The Vale Local Nature Partnership (VLNP) has launched a pilot scheme on a Penarth housing estate to save the area's hedgehogs.

'Penarth Hedgehog Street' - funded by a Welsh Government grant - encourages residents to create portals in their garden fences or walls to enable the safe passage of this precipitously declining British icon.

If they wish, partakers can then borrow tracker cameras and footprint tunnels to monitor and record the local hedgehog population.

The number of hedgehogs in the UK is thought to have fallen by 30% in urban areas since the Millennium.

There is no single cause for the decline, but experts believe habitat fragmentation is among the most detrimental factors.

Healthy hedgehogs travel between one and two miles every night in search of food and potential mates. With their movement restricted by man made obstacles, they are forced to go hungry and often inbreed.

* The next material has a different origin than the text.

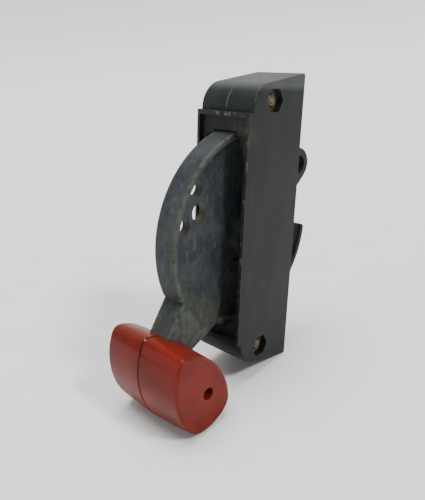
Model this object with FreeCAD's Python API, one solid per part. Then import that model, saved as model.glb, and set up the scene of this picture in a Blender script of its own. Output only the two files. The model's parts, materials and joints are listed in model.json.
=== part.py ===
import FreeCAD, Part
import math
import os

# Flange-mounted operating handle of a knife blade switch: a housing of two clamped halves, a cast
# lever that swings in it, and a two-piece grip on the lever's arm.
#
# Frame, in millimetres: X across the housing with x = 0 on the seam between the halves, Y from the
# front face (y = 0, where the enclosure flange bears) to the back, Z up with z = 0 at mid height.
# Angles on the lever are read about its pivot from straight forward (-Y), upwards.

os.makedirs("parts", exist_ok=True)

# ---- driving dimensions: housing ----
housing_depth = 44.0
front_width = 35.5
back_width = 33.7
end_slope = 9.4            # degrees that the top and bottom rise towards the back
front_corner_radius = 14.0
side_edge_radius = 1.2
back_corner_radius = 1.0
end_wall = 1.5             # skin between a clamp bolt boss and the end face, at the bolt
front_wall = 4.0
rear_wall = 4.0
cavity_half_width = 13.0
cavity_wall = 4.0
cavity_front_radius = 10.0
cavity_back_radius = 3.0
bezel_lip = 2.6
lip_side_wall = 1.6
lip_end_wall = 2.4
bezel_margin = 10.43       # from the sector's crossing of the front face to the bezel's end

# ---- driving dimensions: lever ----
pivot_depth = 17.8
pivot_z = -4.2
sector_radius = 59.3
sector_step = 6.3          # the lower sector is this much smaller
sector_end_bevel = 2.2     # on the lower sector's back corner
rim_width = 14.2
lower_rim_width = 11.0
rim_thickness = 3.2
lower_rim_thickness = 3.5
web_thickness = 5.5
hub_radius = 13.0
hub_width = 16.4
sector_top_angle = 80.0
arm_top_angle = -26.0
arm_bottom_angle = -59.3
arm_notch = 1.1            # depth of the crease between the rim's end and the arm
arm_reach = 28.1           # from the sector's edge to the grip screw
arm_front = (-12.0, 22.0)  # (y, z) from the grip screw to the arm's front edge, in the grip
arm_back = (5.0, 8.6)      # the same to its back edge
arm_bevel = 3.0            # the bevelled back edge moves in by this, in y and in z, at the grip
arm_bevel_depth = 2.8      # and the bevel takes this much off each side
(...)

Desperate hedgehogs sometimes take to crossing roads, where 335,000 of them are killed every year.

VLNP chose a housing estate in Lower Penarth, adjacent to Penarth Cemetery, for the pilot scheme.

It includes Castle Avenue, Britten Road, Elgar Road, Coates Road, Sullivan Close, Purcell Road, Handel Close, Byrd Crescent and Dowland Road.

Eight households have signed up so far. Among them is Sullivan Close resident and Vale of Glamorgan Council graphic designer Hywel Thomas.

Hywel suggested the project to the VLNP after borrowing a tracker camera from Cosmeston Lakes to observe the wildlife in his nature friendly garden.

"I borrowed a camera from Cosmeston out of interest to see what was in the garden, because we had seen foxes out there before," he told Nub News.

"We saw the foxes and then there were also these hedgehogs."

After researching similar projects elsewhere, Hywel installed two semicircular holes - roughly the size of half a CD - in opposite ends of his garden.

He is now visited on a nightly basis by three free-roaming hedgehogs.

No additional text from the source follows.